Dynamical Casimir Effects: The Need for Nonlocality in Time-Varying Dispersive Nanophotonics

TL;DR

This paper explores how nonlocality in time-varying dispersive nanophotonics is essential for accurately modeling dynamical Casimir effects, revealing that local models can produce nonphysical results and that nonlocality provides a more realistic description.

Contribution

It demonstrates the necessity of incorporating material nonlocality in models of dynamical Casimir effects to avoid nonphysical predictions and to capture effects overlooked by local theories.

Findings

Local models predict diverging emission rates, which are nonphysical.

Nonlocality regularizes emission rate predictions, making them finite.

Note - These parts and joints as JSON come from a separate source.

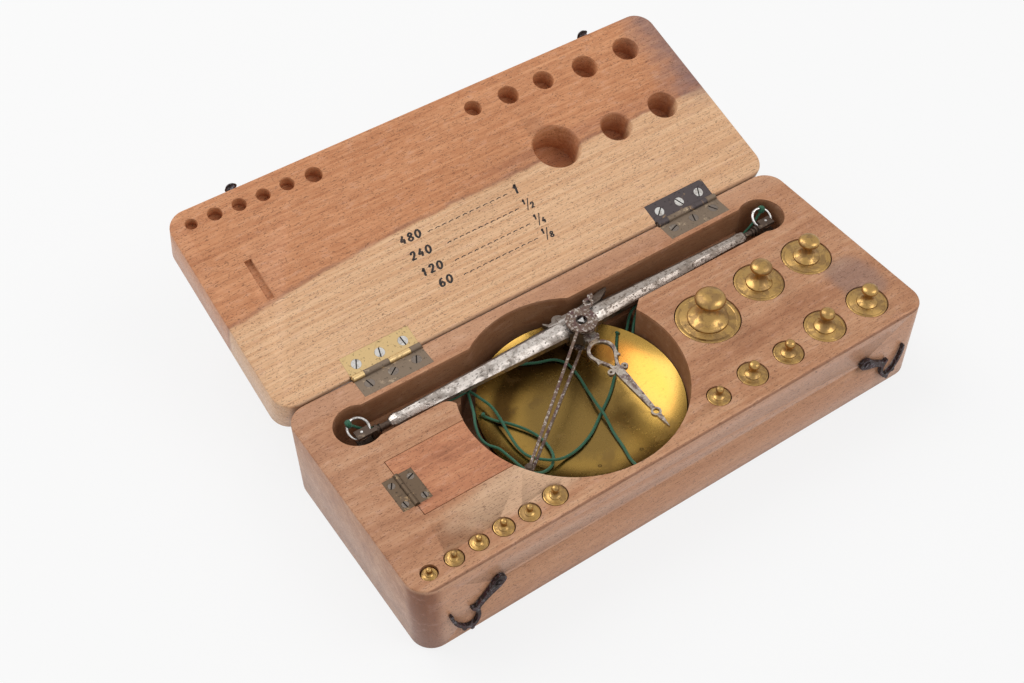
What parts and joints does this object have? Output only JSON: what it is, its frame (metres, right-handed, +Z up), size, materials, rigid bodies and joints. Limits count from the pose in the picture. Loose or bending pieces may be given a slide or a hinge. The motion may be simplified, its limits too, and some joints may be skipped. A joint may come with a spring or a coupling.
{
  "type": "boxed apothecary hand balance",
  "caption": "Equal-arm steel hand balance with nested brass pans on green silk cords, in a hinged wooden case with knob weights and a lidded compartment.",
  "frame": {"origin": "centre of the case's underside", "axes": "+X towards the right end of the case, +Y towards the lid's hinges, +Z up"},
  "size_m": [0.22, 0.1818, 0.0627],
  "materials": {
    "wood": "oiled fruitwood, satin",
    "flap_wood": "oiled reddish wood, satin",
    "brass": "polished and tarnished in patches",
    "old_brass": "dull patina",
    "steel": "bright with dark pitting",
    "brown_steel": "oxidised brown",
    "iron": "black, forged",
    "silk": "twisted green silk"
  },
  "bodies": {
    "base": {"case_base": "wood", "left_hinge_base_leaf": "old_brass", "right_hinge_base_leaf": "old_brass", "left_hinge_pin": "brass", "right_hinge_pin": "brass", "base_hinge_screws": "steel", "flap_hinge_fixed_leaf": "old_brass", "flap_hinge_pin": "old_brass", "flap_hinge_fixed_screws": "steel", "latch_pivot_screws": "iron"},
    "lid": {"case_lid": "wood", "left_hinge_lid_leaf": "brass", "right_hinge_lid_leaf": "old_brass", "lid_hinge_screws": "steel", "catch_studs": "iron"},
    "flap": {"compartment_flap": "flap_wood", "flap_hinge_moving_leaf": "old_brass", "flap_hinge_moving_screws": "steel"},
    "hook_left": {"latch_hook_left": "iron"},
    "hook_right": {"latch_hook_right": "iron"},
    "balance": {"beam": "steel", "central_knife": "steel", "end_fitting_left": "brown_steel", "end_fitting_right": "brown_steel", "end_knives": "steel", "end_ring_left": "steel", "end_ring_right": "steel", "pointer": "brown_steel", "upper_pan": "brass", "lower_pan": "brass", "cord_upper_front": "silk", "cord_upper_back": "silk", "cord_upper_left": "silk", "cord_lower_right": "silk", "cord_lower_left": "silk", "cord_lead_left": "silk", "cord_lead_right": "silk", "cord_knots": "silk", "ring_knots": "silk"},
    "fork": {"fork_upper_cheek": "brown_steel", "fork_lower_cheek": "brown_steel", "fork_head": "brown_steel"},
    "weight_100g": {"weight_100g": "brass"},
    "weight_50g_a": {"weight_50g_a": "brass"},
    "weight_50g_b": {"weight_50g_b": "brass"},
    "weight_20g_a": {"weight_20g_a": "brass"},
    "weight_20g_b": {"weight_20g_b": "brass"},
    "weight_10g_a": {"weight_10g_a": "brass"},
    "weight_10g_b": {"weight_10g_b": "brass"},
    "weight_5g_a": {"weight_5g_a": "brass"},
    "weight_5g_b": {"weight_5g_b": "brass"},
    "weight_3g_a": {"weight_3g_a": "brass"},
    "weight_3g_b": {"weight_3g_b": "brass"},
    "weight_2g_a": {"weight_2g_a": "brass"},
    "weight_2g_b": {"weight_2g_b": "brass"},
    "weight_1g": {"weight_1g": "brass"}
  },
  "joints": [
    {"name": "lid_hinge", "type": "hinge", "parent": "base", "child": "lid", "pos_m": [0, 0.04465, 0.03565], "axis": [-1, 0, 0], "range_deg": [-162.6, 17.4]},
    {"name": "flap_hinge", "type": "hinge", "parent": "base", "child": "flap", "pos_m": [-0.091, -0.0065, 0.03555], "axis": [0, -1, 0], "range_deg": [0, 170]},
    {"name": "left_hook_pivot", "type": "hinge", "parent": "base", "child": "hook_left", "pos_m": [-0.081, -0.0455, 0.0215], "axis": [0, -1, 0], "range_deg": [-129, 19]},
    {"name": "right_hook_pivot", "type": "hinge", "parent": "base", "child": "hook_right", "pos_m": [0.081, -0.0455, 0.0215], "axis": [0, 1, 0], "range_deg": [-120, 28]},
    {"name": "balance_lift", "type": "slide", "parent": "base", "child": "balance", "axis": [0, 0, 1], "range_m": [0, 0.06]},
    {"name": "fork_swing", "type": "hinge", "parent": "balance", "child": "fork", "pos_m": [0.0016, 0.0226, 0.029], "axis": [0, 0, 1], "range_deg": [-9, 9]},
    {"name": "weight_100g_lift", "type": "slide", "parent": "base", "child": "weight_100g", "axis": [0, 0, 1], "range_m": [0, 0.03]},
    {"name": "weight_50g_a_lift", "type": "slide", "parent": "base", "child": "weight_50g_a", "axis": [0, 0, 1], "range_m": [0, 0.024]},
    {"name": "weight_50g_b_lift", "type": "slide", "parent": "base", "child": "weight_50g_b", "axis": [0, 0, 1], "range_m": [0, 0.024]},
    {"name": "weight_20g_a_lift", "type": "slide", "parent": "base", "child": "weight_20g_a", "axis": [0, 0, 1], "range_m": [0, 0.0188]},
    {"name": "weight_20g_b_lift", "type": "slide", "parent": "base", "child": "weight_20g_b", "axis": [0, 0, 1], "range_m": [0, 0.0188]},
    {"name": "weight_10g_a_lift", "type": "slide", "parent": "base", "child": "weight_10g_a", "axis": [0, 0, 1], "range_m": [0, 0.0162]},
    {"name": "weight_10g_b_lift", "type": "slide", "parent": "base", "child": "weight_10g_b", "axis": [0, 0, 1], "range_m": [0, 0.0162]},
    {"name": "weight_5g_a_lift", "type": "slide", "parent": "base", "child": "weight_5g_a", "axis": [0, 0, 1], "range_m": [0, 0.0148]},
    {"name": "weight_5g_b_lift", "type": "slide", "parent": "base", "child": "weight_5g_b", "axis": [0, 0, 1], "range_m": [0, 0.0148]},
    {"name": "weight_3g_a_lift", "type": "slide", "parent": "base", "child": "weight_3g_a", "axis": [0, 0, 1], "range_m": [0, 0.0134]},
    {"name": "weight_3g_b_lift", "type": "slide", "parent": "base", "child": "weight_3g_b", "axis": [0, 0, 1], "range_m": [0, 0.0134]},
    {"name": "weight_2g_a_lift", "type": "slide", "parent": "base", "child": "weight_2g_a", "axis": [0, 0, 1], "range_m": [0, 0.0124]},
    {"name": "weight_2g_b_lift", "type": "slide", "parent": "base", "child": "weight_2g_b", "axis": [0, 0, 1], "range_m": [0, 0.0124]},
    {"name": "weight_1g_lift", "type": "slide", "parent": "base", "child": "weight_1g", "axis": [0, 0, 1], "range_m": [0, 0.0112]}
  ]
}
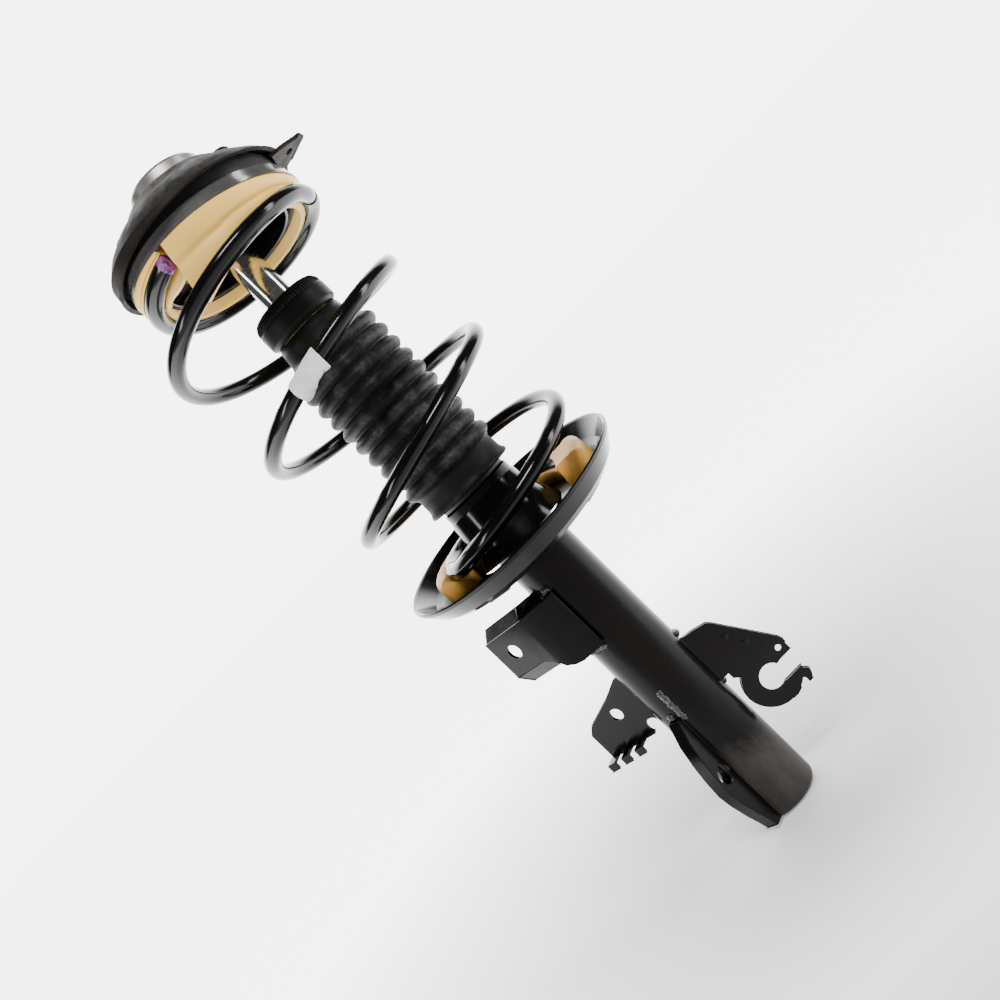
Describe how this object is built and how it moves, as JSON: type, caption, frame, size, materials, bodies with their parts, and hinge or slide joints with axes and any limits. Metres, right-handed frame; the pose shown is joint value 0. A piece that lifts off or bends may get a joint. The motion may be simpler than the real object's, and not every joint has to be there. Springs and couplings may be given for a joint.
{
  "type": "strut assembly",
  "caption": "Front suspension strut: coil spring over a telescopic damper, with bellows boot, welded brackets and a bearing top mount.",
  "frame": {"origin": "centre of the damper tube's closed lower end", "axes": "+Z along the piston rod towards the top mount, +X towards the hose bracket, -Y towards the front"},
  "size_m": [0.1855, 0.1802, 0.5912],
  "materials": {
    "tube_paint": "satin",
    "base_metal": "matte",
    "seat_paint": "gloss",
    "bracket_paint": "satin",
    "mount_paint": "satin",
    "spring_paint": "gloss",
    "weld_metal": "satin",
    "inner_steel": "satin",
    "bearing_steel": "polished",
    "zinc_steel": "satin",
    "rod_chrome": "polished",
    "boot_rubber": "matte",
    "cap_plastic": "matte",
    "bump_foam": "matte",
    "seal_rubber": "matte",
    "ring_plastic": "matte",
    "insulator_beige": "matte",
    "insulator_orange": "matte",
    "label_paper": "matte"
  },
  "bodies": {
    "damper": {"damper_tube": "tube_paint", "tube_base": "base_metal", "pressure_cylinder": "inner_steel", "base_valve": "inner_steel", "rod_guide": "inner_steel", "rod_seal": "seal_rubber", "tube_end_cap": "tube_paint", "lower_spring_seat": "seat_paint", "lower_insulator": "insulator_orange", "coil_spring": "spring_paint", "spring_label": "label_paper", "link_bracket": "bracket_paint", "sensor_bracket": "bracket_paint", "hose_bracket": "bracket_paint", "locating_fin": "bracket_paint", "weld_beads": "weld_metal", "dust_boot": "boot_rubber"},
    "boot_top": {"boot_cap": "cap_plastic", "bump_stop": "bump_foam"},
    "spring_perch": {"upper_spring_seat": "seat_paint", "upper_insulator": "insulator_beige", "bearing_lower_race": "bearing_steel", "bearing_seal": "seal_rubber"},
    "cage": {"ball_cage": "ring_plastic", "bearing_balls": "bearing_steel"},
    "top_mount": {"bearing_upper_race": "bearing_steel", "mount_plate": "mount_paint", "mount_rubber": "seal_rubber", "mount_cup": "zinc_steel", "bolt_bosses": "zinc_steel"},
    "rod": {"piston_rod": "rod_chrome", "piston": "inner_steel", "piston_ring": "ring_plastic", "piston_nut": "zinc_steel", "rebound_stop": "inner_steel", "mount_inner_sleeve": "inner_steel", "rod_washer": "zinc_steel", "rod_nut": "zinc_steel"}
  },
  "joints": [
    {"name": "strut_stroke", "type": "slide", "parent": "damper", "child": "spring_perch", "axis": [0, 0, 1], "range_m": [-0.1, 0], "stiffness_N_per_m": 28000, "springref_m": 0.06, "deforming": ["coil_spring", "spring_label"]},
    {"name": "boot_travel", "type": "slide", "parent": "damper", "child": "boot_top", "axis": [0, 0, 1], "range_m": [-0.055, 0], "deforming": ["dust_boot"]},
    {"name": "steering_swivel", "type": "hinge", "parent": "spring_perch", "child": "top_mount", "pos_m": [0, 0, 0.56], "axis": [0.0896, 0.1478, 0.9849], "range_deg": [-40, 40]},
    {"name": "cage_turn", "type": "hinge", "parent": "spring_perch", "child": "cage", "pos_m": [0, 0, 0.56], "axis": [0.0896, 0.1478, 0.9849], "range_deg": [-20, 20]},
    {"name": "rod_turn", "type": "hinge", "parent": "spring_perch", "child": "rod", "pos_m": [0, 0, 0.56], "axis": [0, 0, 1], "range_deg": [-40, 40]}
  ],
  "couplings": [
    {"joint": "boot_travel", "follows": "strut_stroke", "ratio": 0.55},
    {"joint": "cage_turn", "follows": "steering_swivel", "ratio": 0.5},
    {"joint": "rod_turn", "follows": "steering_swivel", "ratio": 1}
  ]
}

Nonlocal effects cause a broadening of the emission rate distribution.

Abstract

Both real and virtual photons can be involved in light-matter interactions. A famous example of the observable implications of virtual photons -- vacuum fluctuations of the quantum electromagnetic field -- is the Casimir effect. Since quantum vacuum effects are weak, various mechanisms have been proposed to enhance and engineer them, ranging from static, e.g., strong optical resonances, to dynamic, e.g., systems with moving boundaries or time-varying optical properties, or a combination of them. In this Letter, we discuss the role of material nonlocality (spatial dispersion) in dynamical Casimir effects in time-varying frequency-dispersive nanophotonic systems. We first show that local models may lead to nonphysical predictions, such as diverging emission rates of entangled polariton pairs. We then theoretically demonstrate that nonlocality regularizes this behavior by correcting the asymptotic response of the system for large wavevectors and reveals physical effects missed by local models, including a significant broadening of the emission rate distribution, which are relevant for future experimental observations. Our work sheds light on the importance of nonlocal effects in this new frontier of nanophotonics.